Minimalism is the way for true fulfillment
To be honest with you, the first time I got to hear the word minimalist was by watching the documentary movie of the Minimalists. (Minimalism: A Documentary About the Important Things and The Minimalists: Less Is Now) Minimalism means - using only the items you really need in your daily life and get rid of all the other items you don't - own only what is necessary for you. The practice of living with the things that you need and nothing more. This can apply to your home, work, relationships, wardrobe, finances, possessions, or simply your mindset.
If you are not a big fan of watching TV you can definitely check this books out:
Goodbye Things, Hello Minimalism!
What are the benefits of being a minimalist?
It helps us focus on the things that really makes us happy and gives us the value for our lives and disconnect from all the distractions in our mind.

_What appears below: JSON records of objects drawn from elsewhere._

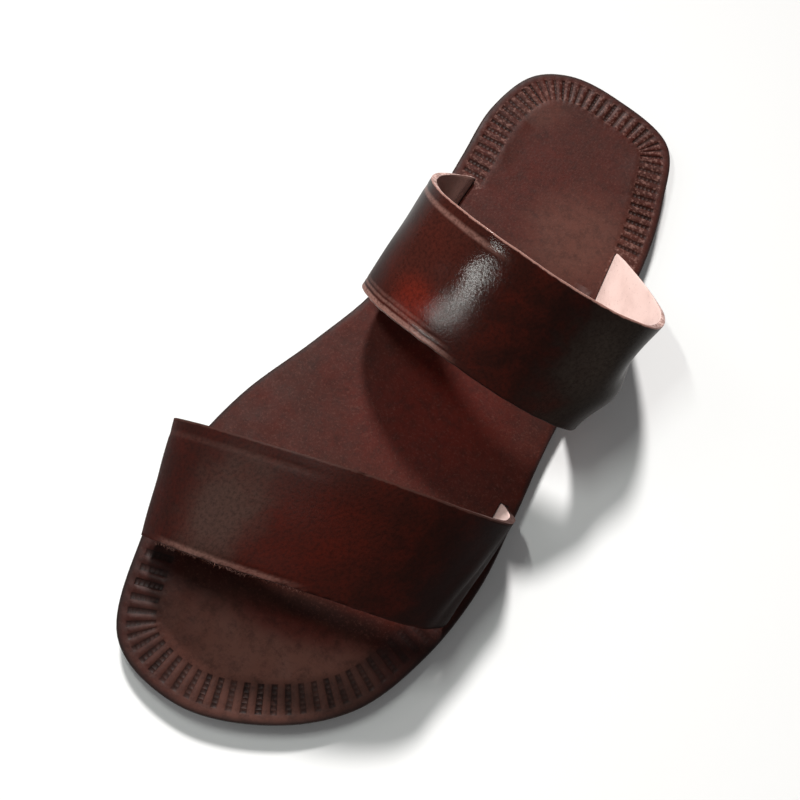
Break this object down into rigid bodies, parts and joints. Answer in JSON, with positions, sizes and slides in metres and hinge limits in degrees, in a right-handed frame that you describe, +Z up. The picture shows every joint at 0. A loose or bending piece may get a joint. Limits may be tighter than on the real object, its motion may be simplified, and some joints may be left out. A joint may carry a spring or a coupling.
{
  "type": "leather sandal",
  "caption": "Left slide sandal: flat outsole and leather insole of one outline, with wide leather straps over instep and toes that go down through slits in the insole.",
  "frame": {"origin": "on the outsole's flat underside, under the middle of the sole's length", "axes": "+Y from heel to toe, +X to the inner side of the foot, +Z up"},
  "size_m": [0.1201, 0.2802, 0.0575],
  "materials": {
    "strap_leather": "glossy dark oxblood leather",
    "insole_leather": "satin reddish brown leather",
    "sole_rubber": "matte black rubber"
  },
  "bodies": {
    "root": {"outsole": "sole_rubber", "insole": "insole_leather", "rear_strap": "strap_leather", "front_strap": "strap_leather"}
  },
  "joints": []
}
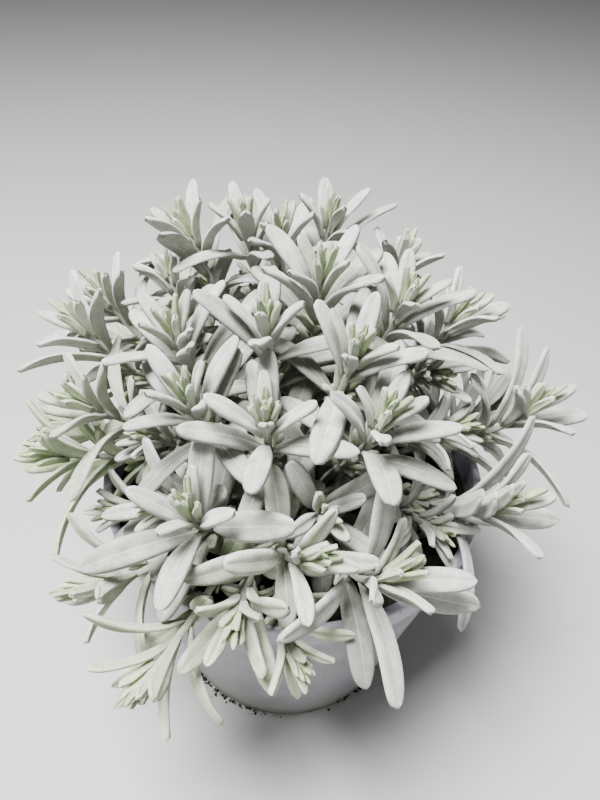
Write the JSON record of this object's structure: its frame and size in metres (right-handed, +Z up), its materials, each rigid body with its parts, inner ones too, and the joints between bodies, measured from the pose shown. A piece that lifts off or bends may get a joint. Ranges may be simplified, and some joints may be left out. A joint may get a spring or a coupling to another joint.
{
  "type": "potted english lavender",
  "caption": "Bushy lavender with felted silver leaves in opposite pairs, growing in soil in a round tapered nursery pot.",
  "frame": {"origin": "centre of the flat underside of the pot", "axes": "+Z up along the pot's axis, -Y towards the side that the picture shows"},
  "size_m": [0.2007, 0.1984, 0.199],
  "materials": {
    "pot": "milky, faintly lilac, satin moulded plastic",
    "soil": "dark moist peat with fibres and a few white grains",
    "leaf": "dense silver-white wool over pale green"
  },
  "bodies": {
    "root": {"pot": "pot", "soil": "soil", "leafy_stem_01": "leaf", "leafy_stem_02": "leaf", "leafy_stem_03": "leaf", "leafy_stem_04": "leaf", "leafy_stem_05": "leaf", "leafy_stem_06": "leaf", "leafy_stem_07": "leaf", "leafy_stem_08": "leaf", "leafy_stem_09": "leaf", "leafy_stem_10": "leaf", "leafy_stem_11": "leaf", "leafy_stem_12": "leaf", "leafy_stem_13": "leaf", "leafy_stem_14": "leaf", "leafy_stem_15": "leaf", "leafy_stem_16": "leaf", "leafy_stem_17": "leaf", "leafy_stem_18": "leaf", "leafy_stem_19": "leaf", "leafy_stem_20": "leaf", "leafy_stem_21": "leaf", "leafy_stem_22": "leaf", "leafy_stem_23": "leaf", "leafy_stem_24": "leaf", "leafy_stem_25": "leaf", "leafy_stem_26": "leaf", "leafy_stem_27": "leaf", "leafy_stem_28": "leaf", "leafy_stem_29": "leaf", "leafy_stem_30": "leaf", "leafy_stem_31": "leaf", "leafy_stem_32": "leaf", "leafy_stem_33": "leaf", "leafy_stem_34": "leaf", "leafy_stem_35": "leaf", "leafy_stem_36": "leaf", "leafy_stem_37": "leaf", "leafy_stem_38": "leaf", "leafy_stem_39": "leaf", "leafy_stem_40": "leaf", "leafy_stem_41": "leaf", "leafy_stem_42": "leaf", "leafy_stem_43": "leaf"}
  },
  "joints": []
}
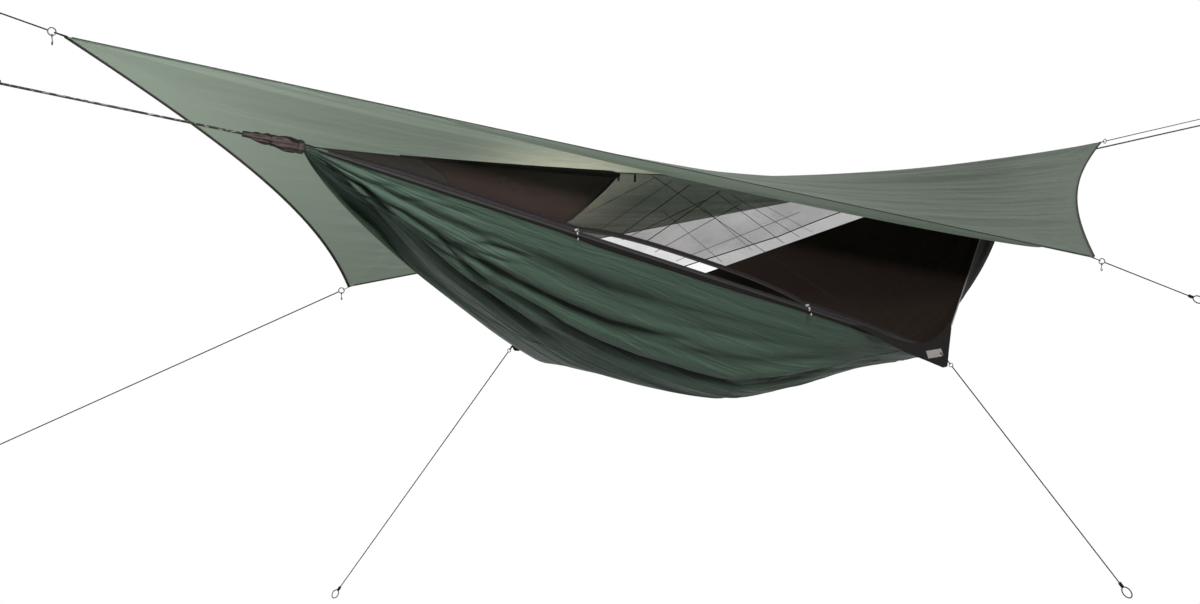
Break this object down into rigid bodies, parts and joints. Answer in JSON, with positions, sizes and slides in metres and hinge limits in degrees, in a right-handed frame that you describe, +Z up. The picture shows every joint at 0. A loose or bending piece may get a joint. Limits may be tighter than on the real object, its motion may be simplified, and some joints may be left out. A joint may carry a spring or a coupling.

Having a peaceful life as you are the controller of your actions and not being controlled by the media.
Spending less money- only buying what you really need- a feeling of freedom the understanding that our happiness is not about having "The best".
Learning how to prioritize and focus your energy and resources on these things over others that are not as important as it seems.
When we look deep into the benefits we see that there is a direct connection between buying and shopping and our Dopamine levels. Dopamine is a neurotransmitter in our brain that makes us feel good. Having the right amount of dopamine is important both for your body and your brain. Lack of Dopamine can lead to Parkinson's disease and extra Dopamine creates addictions. Dopamine is responsible for allowing you to feel pleasure, satisfaction and motivation.
The moment we balance our levels of dopamine we can enjoy life from the simple things such as finishing a puzzle game, getting warm by the sun light, hearing a good music or in other words- enjoy life as it is without distractions or stimulants.
"Dopamine is most notably involved in helping us feel pleasure as part of the brain’s reward system. Sex, shopping, smelling cookies baking in the oven — all these things can trigger dopamine release, or a "dopamine rush." Stephanie Watson, Harvard Women's Health Watch
What are the ecological effects happened by you changing your lifestyle?
Buying less stuff so there is less need for new items to be created. 80% of the items people keep are never used according to 'NAPO'.
Developing awareness and a sense of intention with what you really use in your life.